Ca me rappelle un bouquin de science fiction. Dans une société, les personnes apprenaient leur métier à l’adolescence par formatage de leur cerveau et importation des connaissances nécessaires. Le jour de leur 18 ans, on leur faisait passer des tests, le tel sera chauffeur de taxi, le tel médecin, le tel réparateur d’ascenseur, … et hop on les branchait sur une machine et ils se retrouvaient opérationnels pour leur futur boulot. … Et puis, il y avait les inadaptés. Ceux qui n’étaient pas formatables. Le héros de l’histoire apprend qu’il est inadapté et se retrouve envoyé à déprimer dans un centre pour inadaptés. Au lieu de s’apitoyer, il décide d’apprendre par lui-même et se met à lire tout ce qu’il trouve (il faut dire qu’il avait appris à lire par lui-même).
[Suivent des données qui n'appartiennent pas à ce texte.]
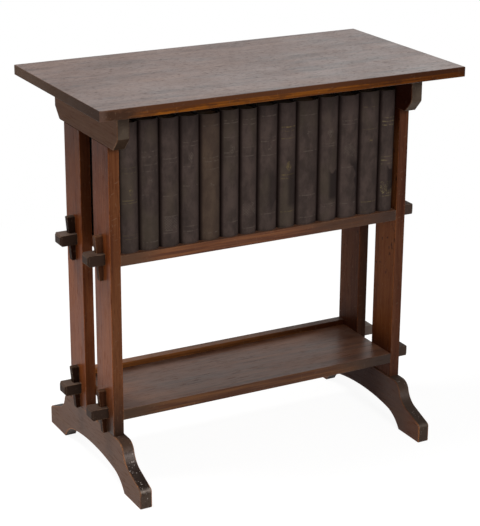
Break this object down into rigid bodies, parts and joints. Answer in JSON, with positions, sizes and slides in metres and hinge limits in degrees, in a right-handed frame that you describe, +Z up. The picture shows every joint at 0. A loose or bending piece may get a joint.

Au bout d’un certain temps, les psy de l’établissement le mutent vers une section spécialisée, et là … il se retrouve avec des gens comme lui qui passent leur temps à étudier avec passion et à faire de la recherche. Car dans cette société, c’était ceux qui étaient capables d’apprendre par eux mêmes qui développaient les nouveaux savoirs, … nouveaux savoirs qui étaient ensuite injectés aux personnes standards.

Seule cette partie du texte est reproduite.